## DATA LINES

::::

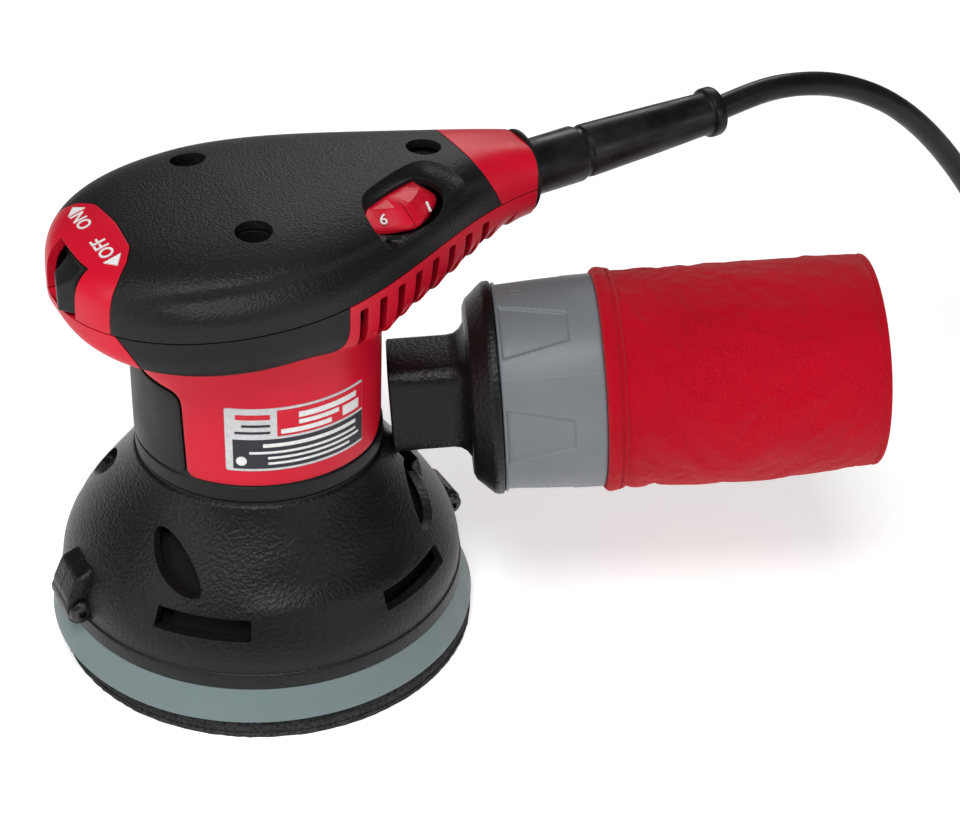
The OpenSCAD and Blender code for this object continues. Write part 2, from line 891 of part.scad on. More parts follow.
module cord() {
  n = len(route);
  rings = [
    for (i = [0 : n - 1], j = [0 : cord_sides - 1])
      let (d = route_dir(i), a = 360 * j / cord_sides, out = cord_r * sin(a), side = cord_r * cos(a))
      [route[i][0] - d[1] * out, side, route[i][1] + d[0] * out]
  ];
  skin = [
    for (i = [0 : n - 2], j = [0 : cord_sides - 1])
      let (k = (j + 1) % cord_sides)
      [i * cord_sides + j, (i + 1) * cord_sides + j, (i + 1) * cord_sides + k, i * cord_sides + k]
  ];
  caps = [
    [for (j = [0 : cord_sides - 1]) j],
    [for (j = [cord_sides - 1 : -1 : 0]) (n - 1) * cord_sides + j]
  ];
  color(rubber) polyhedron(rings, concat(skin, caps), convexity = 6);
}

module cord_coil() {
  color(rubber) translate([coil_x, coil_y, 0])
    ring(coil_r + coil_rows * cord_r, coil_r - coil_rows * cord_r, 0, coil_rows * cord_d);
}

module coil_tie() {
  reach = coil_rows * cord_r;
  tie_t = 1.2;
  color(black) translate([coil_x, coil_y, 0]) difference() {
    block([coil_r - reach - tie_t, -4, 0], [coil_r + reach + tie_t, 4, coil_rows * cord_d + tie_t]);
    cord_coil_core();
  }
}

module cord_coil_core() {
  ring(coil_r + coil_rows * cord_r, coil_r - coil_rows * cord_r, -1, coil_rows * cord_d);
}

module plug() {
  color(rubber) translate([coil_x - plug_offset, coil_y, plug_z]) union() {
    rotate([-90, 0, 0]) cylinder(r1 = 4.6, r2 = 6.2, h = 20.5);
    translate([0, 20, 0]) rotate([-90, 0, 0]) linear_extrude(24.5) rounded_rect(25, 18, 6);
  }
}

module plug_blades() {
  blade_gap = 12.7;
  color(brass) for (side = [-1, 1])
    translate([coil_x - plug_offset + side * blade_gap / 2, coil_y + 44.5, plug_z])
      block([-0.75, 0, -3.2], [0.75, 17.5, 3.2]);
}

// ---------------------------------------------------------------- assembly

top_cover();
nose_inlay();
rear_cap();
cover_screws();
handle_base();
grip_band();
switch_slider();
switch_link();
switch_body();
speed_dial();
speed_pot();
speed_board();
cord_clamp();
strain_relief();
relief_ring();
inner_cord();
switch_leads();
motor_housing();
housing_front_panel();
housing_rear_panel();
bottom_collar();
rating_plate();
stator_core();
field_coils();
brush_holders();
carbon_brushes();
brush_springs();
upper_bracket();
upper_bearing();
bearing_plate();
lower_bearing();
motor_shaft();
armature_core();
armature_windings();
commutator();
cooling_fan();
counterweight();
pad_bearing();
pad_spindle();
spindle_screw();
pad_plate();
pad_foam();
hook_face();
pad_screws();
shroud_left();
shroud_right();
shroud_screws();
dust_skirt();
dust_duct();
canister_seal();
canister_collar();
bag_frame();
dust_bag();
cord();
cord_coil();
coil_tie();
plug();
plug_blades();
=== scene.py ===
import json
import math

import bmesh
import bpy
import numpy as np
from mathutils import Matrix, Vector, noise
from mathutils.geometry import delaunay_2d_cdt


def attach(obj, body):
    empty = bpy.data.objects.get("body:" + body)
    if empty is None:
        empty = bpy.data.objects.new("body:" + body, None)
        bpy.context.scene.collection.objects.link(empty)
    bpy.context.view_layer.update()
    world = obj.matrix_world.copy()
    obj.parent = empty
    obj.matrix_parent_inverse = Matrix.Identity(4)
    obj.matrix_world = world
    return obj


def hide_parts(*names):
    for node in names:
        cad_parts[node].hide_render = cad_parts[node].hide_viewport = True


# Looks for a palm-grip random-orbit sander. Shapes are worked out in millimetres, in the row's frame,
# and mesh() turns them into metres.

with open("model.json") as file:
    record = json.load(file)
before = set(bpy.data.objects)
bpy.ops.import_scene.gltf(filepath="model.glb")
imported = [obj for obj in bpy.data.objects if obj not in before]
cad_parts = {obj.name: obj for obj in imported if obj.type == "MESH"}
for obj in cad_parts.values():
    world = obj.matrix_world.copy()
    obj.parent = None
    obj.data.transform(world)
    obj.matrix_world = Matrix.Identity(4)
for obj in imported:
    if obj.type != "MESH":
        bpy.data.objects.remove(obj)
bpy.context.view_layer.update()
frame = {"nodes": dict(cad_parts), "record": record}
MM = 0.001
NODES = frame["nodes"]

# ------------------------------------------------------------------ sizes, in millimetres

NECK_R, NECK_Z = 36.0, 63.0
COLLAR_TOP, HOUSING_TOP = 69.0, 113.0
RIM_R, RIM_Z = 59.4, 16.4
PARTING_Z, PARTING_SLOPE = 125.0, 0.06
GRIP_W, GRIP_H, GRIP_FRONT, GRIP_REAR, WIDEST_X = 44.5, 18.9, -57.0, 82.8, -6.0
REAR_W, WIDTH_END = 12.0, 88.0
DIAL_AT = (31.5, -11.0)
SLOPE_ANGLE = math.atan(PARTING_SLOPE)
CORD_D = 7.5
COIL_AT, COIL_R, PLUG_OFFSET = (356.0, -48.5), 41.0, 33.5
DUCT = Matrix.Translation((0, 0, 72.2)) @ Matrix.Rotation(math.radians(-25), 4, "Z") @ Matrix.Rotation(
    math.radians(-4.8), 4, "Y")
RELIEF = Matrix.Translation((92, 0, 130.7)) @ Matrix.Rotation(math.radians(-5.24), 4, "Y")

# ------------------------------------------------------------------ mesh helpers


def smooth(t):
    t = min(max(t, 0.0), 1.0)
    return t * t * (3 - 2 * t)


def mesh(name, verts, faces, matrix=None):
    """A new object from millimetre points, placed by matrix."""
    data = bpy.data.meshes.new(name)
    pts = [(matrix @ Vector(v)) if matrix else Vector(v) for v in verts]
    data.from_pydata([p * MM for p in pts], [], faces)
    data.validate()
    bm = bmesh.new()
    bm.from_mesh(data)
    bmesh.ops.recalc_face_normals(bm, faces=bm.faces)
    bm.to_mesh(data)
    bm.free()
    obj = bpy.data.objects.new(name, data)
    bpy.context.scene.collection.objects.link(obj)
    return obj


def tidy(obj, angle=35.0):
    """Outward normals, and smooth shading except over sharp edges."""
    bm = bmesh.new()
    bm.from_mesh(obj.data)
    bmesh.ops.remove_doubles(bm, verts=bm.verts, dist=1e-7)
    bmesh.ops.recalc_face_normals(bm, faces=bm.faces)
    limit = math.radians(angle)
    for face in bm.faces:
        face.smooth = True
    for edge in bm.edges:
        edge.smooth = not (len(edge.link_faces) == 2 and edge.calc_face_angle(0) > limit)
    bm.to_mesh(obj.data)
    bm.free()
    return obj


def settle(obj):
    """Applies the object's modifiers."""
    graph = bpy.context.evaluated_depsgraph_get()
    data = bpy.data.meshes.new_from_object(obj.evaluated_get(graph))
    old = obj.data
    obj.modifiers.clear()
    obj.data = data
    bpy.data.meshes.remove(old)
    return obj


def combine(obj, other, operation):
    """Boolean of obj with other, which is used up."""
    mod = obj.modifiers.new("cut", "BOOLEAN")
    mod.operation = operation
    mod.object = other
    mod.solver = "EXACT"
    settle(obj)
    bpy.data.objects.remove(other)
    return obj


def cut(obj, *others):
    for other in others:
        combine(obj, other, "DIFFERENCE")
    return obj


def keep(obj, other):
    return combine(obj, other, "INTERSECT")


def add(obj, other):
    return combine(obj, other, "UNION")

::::

## PROBLEM DETAILS
Going down the listing above, begin printing at the line with "top_cover();" and finish with the line with "# and mesh() turns them into metres.", exactly as they appear.

## SOLUTION FOR THIS PROBLEM
top_cover();
nose_inlay();
rear_cap();
cover_screws();
handle_base();
grip_band();
switch_slider();
switch_link();
switch_body();
speed_dial();
speed_pot();
speed_board();
cord_clamp();
strain_relief();
relief_ring();
inner_cord();
switch_leads();
motor_housing();
housing_front_panel();
housing_rear_panel();
bottom_collar();
rating_plate();
stator_core();
field_coils();
brush_holders();
carbon_brushes();
brush_springs();
upper_bracket();
upper_bearing();
bearing_plate();
lower_bearing();
motor_shaft();
armature_core();
armature_windings();
commutator();
cooling_fan();
counterweight();
pad_bearing();
pad_spindle();
spindle_screw();
pad_plate();
pad_foam();
hook_face();
pad_screws();
shroud_left();
shroud_right();
shroud_screws();
dust_skirt();
dust_duct();
canister_seal();
canister_collar();
bag_frame();
dust_bag();
cord();
cord_coil();
coil_tie();
plug();
plug_blades();
=== scene.py ===
import json
import math

import bmesh
import bpy
import numpy as np
from mathutils import Matrix, Vector, noise
from mathutils.geometry import delaunay_2d_cdt


def attach(obj, body):
    empty = bpy.data.objects.get("body:" + body)
    if empty is None:
        empty = bpy.data.objects.new("body:" + body, None)
        bpy.context.scene.collection.objects.link(empty)
    bpy.context.view_layer.update()
    world = obj.matrix_world.copy()
    obj.parent = empty
    obj.matrix_parent_inverse = Matrix.Identity(4)
    obj.matrix_world = world
    return obj


def hide_parts(*names):
    for node in names:
        cad_parts[node].hide_render = cad_parts[node].hide_viewport = True


# Looks for a palm-grip random-orbit sander. Shapes are worked out in millimetres, in the row's frame,
# and mesh() turns them into metres.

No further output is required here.